Die in 2011 erreichten Rekordwerte bereits bestehender, regenerative Energieerzeuger bringen die Energieriesen weiter in Zugzwang. Die Politik erhört die Klagen der Konzerne über Netzüberlastungen und Steuerungsprobleme: statt Modernisierung bei den Großerzeugern einzufordern, werden kurzfristig Vergütungen und Abnahmemengen für private Energieerzeuger im EEG neu geregelt. Netzbetreiber dürfen nun privat erzeugten Strom herunterregeln, wenn sie eine Netzüberlastung befürchten. Die zeitlich rekordverdächtige Umsetzung der Gesetzesnovelle verhindert, dass kleinere Betriebe adäquat auf den finanziellen Einbruch reagieren können. Seither stirbt ein innovativer Industriezweig mit Tausenden hochqualifizierter Arbeitsplätze.
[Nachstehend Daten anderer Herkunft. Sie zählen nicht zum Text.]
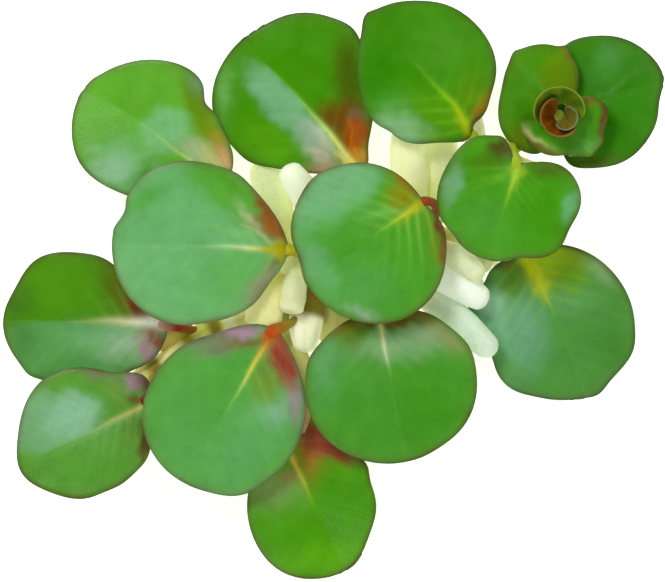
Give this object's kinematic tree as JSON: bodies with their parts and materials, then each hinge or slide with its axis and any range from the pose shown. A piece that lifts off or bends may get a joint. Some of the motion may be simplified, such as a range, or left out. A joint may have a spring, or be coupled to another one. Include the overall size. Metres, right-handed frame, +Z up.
{
  "type": "floating ludwigia plant",
  "caption": "Floating water plant: a creeping stem with round green leaves, a rosette of young leaves at its tip and clusters of spindle-shaped spongy white floats at its nodes.",
  "frame": {"origin": "middle of the plan outline, on the surface the plant lies on", "axes": "+X along the picture's width to its right, +Y up the picture, towards the top leaves, +Z up from the surface to the leaves' upper sides"},
  "size_m": [0.1322, 0.1159, 0.0264],
  "materials": {
    "stem": "satin, smooth, slightly waxy",
    "leaf": "semi-gloss, waxy, finely veined",
    "young_leaf": "semi-gloss, waxy, red-edged",
    "bud": "semi-gloss, waxy",
    "float": "matt, spongy"
  },
  "bodies": {
    "root": {"stem": "stem", "leaf_bottom_left": "leaf", "leaf_outer_left": "leaf", "leaf_top_left": "leaf", "leaf_inner_left": "leaf", "leaf_front_left": "leaf", "leaf_bottom": "leaf", "leaf_front_right": "leaf", "leaf_top_middle": "leaf", "leaf_centre": "leaf", "leaf_lower_right": "leaf", "leaf_top_right": "leaf", "leaf_inner_right": "leaf", "tip_leaf_right": "young_leaf", "tip_leaf_left": "young_leaf", "tip_leaf_front": "young_leaf", "bud_leaf_outer": "bud", "bud_leaf_middle": "bud", "bud_leaf_inner": "bud", "float_left_a": "float", "float_left_back_a": "float", "float_left_back_b": "float", "float_middle_back_a": "float", "float_middle_back_b": "float", "float_right_a": "float", "float_right_b": "float", "float_right_c": "float", "float_right_d": "float", "float_right_e": "float", "float_front_a": "float", "float_front_b": "float", "float_front_c": "float", "float_under_a": "float", "float_under_b": "float", "float_under_c": "float", "float_under_d": "float", "float_under_e": "float", "float_under_f": "float", "float_under_g": "float", "float_under_h": "float", "float_under_i": "float", "float_under_j": "float", "float_under_k": "float", "float_under_l": "float", "float_under_m": "float", "float_under_n": "float", "float_tip_a": "float", "float_tip_b": "float"}
  },
  "joints": []
}
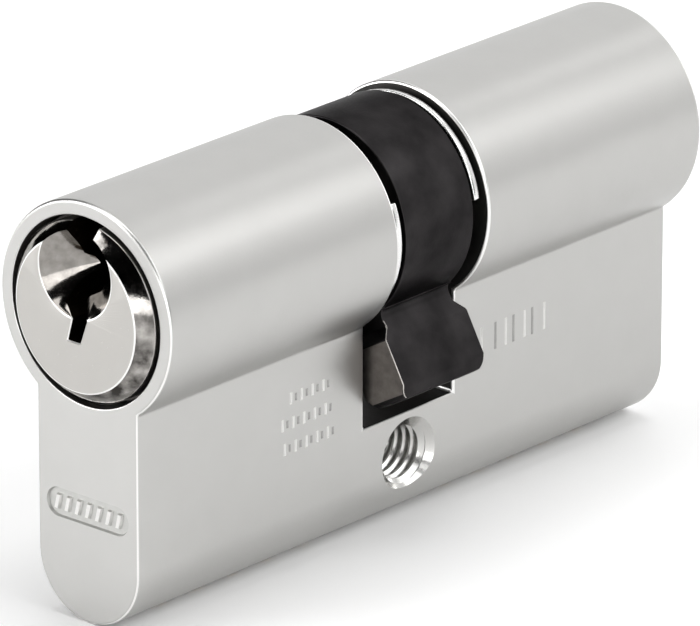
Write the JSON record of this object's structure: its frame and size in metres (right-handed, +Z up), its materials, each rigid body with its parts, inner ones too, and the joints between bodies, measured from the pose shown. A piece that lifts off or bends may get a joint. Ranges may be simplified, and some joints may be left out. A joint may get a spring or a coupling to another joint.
{
  "type": "euro profile double cylinder lock",
  "caption": "Euro profile double lock cylinder with a keyway at each end, a rotating cam with a lever, and a threaded fixing-screw hole.",
  "frame": {"origin": "centre of the fixing-screw hole, on the lock's middle plane, 18.7 mm below the barrel axis", "axes": "+Z up towards the barrel, -Y out of the outer end of the lock, +Y out of its inner end, +X to the right seen from outside"},
  "size_m": [0.0175, 0.0622, 0.033],
  "materials": {
    "satin_nickel": "satin nickel plated brass, fine matt blasted",
    "plug_nickel": "nickel plated brass, satin face, polished chamfer and key funnel",
    "blackened_steel": "black oxide on sintered steel, satin",
    "circlip_steel": "bright spring steel",
    "coupler_steel": "machined steel",
    "brass": "turned brass",
    "pin_steel": "turned hardened steel",
    "spring_steel": "drawn spring wire"
  },
  "bodies": {
    "lock": {"housing": "satin_nickel", "outer_pin_spring_1": "spring_steel", "outer_chamber_plug_1": "brass", "outer_pin_spring_2": "spring_steel", "outer_chamber_plug_2": "brass", "outer_pin_spring_3": "spring_steel", "outer_chamber_plug_3": "brass", "outer_pin_spring_4": "spring_steel", "outer_chamber_plug_4": "brass", "outer_pin_spring_5": "spring_steel", "outer_chamber_plug_5": "brass", "inner_pin_spring_1": "spring_steel", "inner_chamber_plug_1": "brass", "inner_pin_spring_2": "spring_steel", "inner_chamber_plug_2": "brass", "inner_pin_spring_3": "spring_steel", "inner_chamber_plug_3": "brass", "inner_pin_spring_4": "spring_steel", "inner_chamber_plug_4": "brass", "inner_pin_spring_5": "spring_steel", "inner_chamber_plug_5": "brass"},
    "outer_plug": {"outer_plug": "plug_nickel", "outer_circlip": "circlip_steel"},
    "inner_plug": {"inner_plug": "plug_nickel", "inner_circlip": "circlip_steel"},
    "cam": {"cam": "blackened_steel"},
    "outer_coupler": {"outer_coupler": "coupler_steel"},
    "inner_coupler": {"inner_coupler": "coupler_steel"},
    "outer_key_pin_1": {"outer_key_pin_1": "brass"},
    "outer_driver_pin_1": {"outer_driver_pin_1": "pin_steel"},
    "outer_key_pin_2": {"outer_key_pin_2": "brass"},
    "outer_driver_pin_2": {"outer_driver_pin_2": "pin_steel"},
    "outer_key_pin_3": {"outer_key_pin_3": "brass"},
    "outer_driver_pin_3": {"outer_driver_pin_3": "pin_steel"},
    "outer_key_pin_4": {"outer_key_pin_4": "brass"},
    "outer_driver_pin_4": {"outer_driver_pin_4": "pin_steel"},
    "outer_key_pin_5": {"outer_key_pin_5": "brass"},
    "outer_driver_pin_5": {"outer_driver_pin_5": "pin_steel"},
    "inner_key_pin_1": {"inner_key_pin_1": "brass"},
    "inner_driver_pin_1": {"inner_driver_pin_1": "pin_steel"},
    "inner_key_pin_2": {"inner_key_pin_2": "brass"},
    "inner_driver_pin_2": {"inner_driver_pin_2": "pin_steel"},
    "inner_key_pin_3": {"inner_key_pin_3": "brass"},
    "inner_driver_pin_3": {"inner_driver_pin_3": "pin_steel"},
    "inner_key_pin_4": {"inner_key_pin_4": "brass"},
    "inner_driver_pin_4": {"inner_driver_pin_4": "pin_steel"},
    "inner_key_pin_5": {"inner_key_pin_5": "brass"},
    "inner_driver_pin_5": {"inner_driver_pin_5": "pin_steel"}
  },
  "joints": [
    {"name": "outer_plug_turn", "type": "hinge", "parent": "lock", "child": "outer_plug", "pos_m": [0, 0, 0.0187], "axis": [0, -1, 0], "continuous": true},
    {"name": "inner_plug_turn", "type": "hinge", "parent": "lock", "child": "inner_plug", "pos_m": [0, 0, 0.0187], "axis": [0, -1, 0], "continuous": true},
    {"name": "cam_turn", "type": "hinge", "parent": "lock", "child": "cam", "pos_m": [0, 0, 0.0187], "axis": [0, -1, 0], "continuous": true},
    {"name": "outer_coupler_slide", "type": "slide", "parent": "outer_plug", "child": "outer_coupler", "axis": [0, -1, 0], "range_m": [0, 0.0017]},
    {"name": "inner_coupler_slide", "type": "slide", "parent": "inner_plug", "child": "inner_coupler", "axis": [0, -1, 0], "range_m": [0, 0.0017]},
    {"name": "outer_key_pin_1_slide", "type": "slide", "parent": "outer_plug", "child": "outer_key_pin_1", "axis": [0, 0, 1], "range_m": [0, 0.0031]},
    {"name": "outer_driver_pin_1_slide", "type": "slide", "parent": "lock", "child": "outer_driver_pin_1", "axis": [0, 0, -1], "range_m": [0, 0.003], "stiffness_N_per_m": 150, "springref_m": -0.004, "deforming": ["outer_pin_spring_1"]},
    {"name": "outer_key_pin_2_slide", "type": "slide", "parent": "outer_plug", "child": "outer_key_pin_2", "axis": [0, 0, 1], "range_m": [0, 0.0023]},
    {"name": "outer_driver_pin_2_slide", "type": "slide", "parent": "lock", "child": "outer_driver_pin_2", "axis": [0, 0, -1], "range_m": [0, 0.003], "stiffness_N_per_m": 150, "springref_m": -0.004, "deforming": ["outer_pin_spring_2"]},
    {"name": "outer_key_pin_3_slide", "type": "slide", "parent": "outer_plug", "child": "outer_key_pin_3", "axis": [0, 0, 1], "range_m": [0, 0.0027]},
    {"name": "outer_driver_pin_3_slide", "type": "slide", "parent": "lock", "child": "outer_driver_pin_3", "axis": [0, 0, -1], "range_m": [0, 0.003], "stiffness_N_per_m": 150, "springref_m": -0.004, "deforming": ["outer_pin_spring_3"]},
    {"name": "outer_key_pin_4_slide", "type": "slide", "parent": "outer_plug", "child": "outer_key_pin_4", "axis": [0, 0, 1], "range_m": [0, 0.0017]},
    {"name": "outer_driver_pin_4_slide", "type": "slide", "parent": "lock", "child": "outer_driver_pin_4", "axis": [0, 0, -1], "range_m": [0, 0.003], "stiffness_N_per_m": 150, "springref_m": -0.004, "deforming": ["outer_pin_spring_4"]},
    {"name": "outer_key_pin_5_slide", "type": "slide", "parent": "outer_plug", "child": "outer_key_pin_5", "axis": [0, 0, 1], "range_m": [0, 0.0025]},
    {"name": "outer_driver_pin_5_slide", "type": "slide", "parent": "lock", "child": "outer_driver_pin_5", "axis": [0, 0, -1], "range_m": [0, 0.003], "stiffness_N_per_m": 150, "springref_m": -0.004, "deforming": ["outer_pin_spring_5"]},
    {"name": "inner_key_pin_1_slide", "type": "slide", "parent": "inner_plug", "child": "inner_key_pin_1", "axis": [0, 0, 1], "range_m": [0, 0.0031]},
    {"name": "inner_driver_pin_1_slide", "type": "slide", "parent": "lock", "child": "inner_driver_pin_1", "axis": [0, 0, -1], "range_m": [0, 0.003], "stiffness_N_per_m": 150, "springref_m": -0.004, "deforming": ["inner_pin_spring_1"]},
    {"name": "inner_key_pin_2_slide", "type": "slide", "parent": "inner_plug", "child": "inner_key_pin_2", "axis": [0, 0, 1], "range_m": [0, 0.0023]},
    {"name": "inner_driver_pin_2_slide", "type": "slide", "parent": "lock", "child": "inner_driver_pin_2", "axis": [0, 0, -1], "range_m": [0, 0.003], "stiffness_N_per_m": 150, "springref_m": -0.004, "deforming": ["inner_pin_spring_2"]},
    {"name": "inner_key_pin_3_slide", "type": "slide", "parent": "inner_plug", "child": "inner_key_pin_3", "axis": [0, 0, 1], "range_m": [0, 0.0027]},
    {"name": "inner_driver_pin_3_slide", "type": "slide", "parent": "lock", "child": "inner_driver_pin_3", "axis": [0, 0, -1], "range_m": [0, 0.003], "stiffness_N_per_m": 150, "springref_m": -0.004, "deforming": ["inner_pin_spring_3"]},
    {"name": "inner_key_pin_4_slide", "type": "slide", "parent": "inner_plug", "child": "inner_key_pin_4", "axis": [0, 0, 1], "range_m": [0, 0.0017]},
    {"name": "inner_driver_pin_4_slide", "type": "slide", "parent": "lock", "child": "inner_driver_pin_4", "axis": [0, 0, -1], "range_m": [0, 0.003], "stiffness_N_per_m": 150, "springref_m": -0.004, "deforming": ["inner_pin_spring_4"]},
    {"name": "inner_key_pin_5_slide", "type": "slide", "parent": "inner_plug", "child": "inner_key_pin_5", "axis": [0, 0, 1], "range_m": [0, 0.0025]},
    {"name": "inner_driver_pin_5_slide", "type": "slide", "parent": "lock", "child": "inner_driver_pin_5", "axis": [0, 0, -1], "range_m": [0, 0.003], "stiffness_N_per_m": 150, "springref_m": -0.004, "deforming": ["inner_pin_spring_5"]}
  ],
  "couplings": [
    {"joint": "cam_turn", "follows": "outer_plug_turn", "ratio": 1},
    {"joint": "inner_coupler_slide", "follows": "outer_coupler_slide", "ratio": 1}
  ]
}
Energiepolitik zukunftsfähig gestalten

Der Energiewandel stockt und ein grundlegendes Umdenken in der Energieversorgung ist erforderlich. Die Konzentration auf Großprojekte ist wenig hilfreich. Die Energieversorgung über erneuerbare Energieträger lebt von der Dezentralisierung.

Fördermittel für Privatinvestoren und dezentrale Versorgungseinheiten auf regenerativer Basis sind sinnvoll. Subventionen für energieintensive Industriezweige sollten in Fördermittel für Energiesparmaßnahmen und den Aufbau einer standortgebundenen Energieversorgung aus regenerativen Energieträgern umgewandelt werden. Standortangepasste Energieversorgung und modernste Energiespartechnik können Energienetze stark entlasten, deren überregionaler Ausbau viel Kapital bindet.

Die Entwicklung eines zukunftsfähigen Gesamtkonzeptes zur Energieversorgung Deutschlands sollte einem unabhängigen Expertenteam aus Industrie und Wissenschaft obliegen, das innerhalb realistischer Zeitlinien agiert und alle Möglichkeiten der Energieproduktion einbezieht.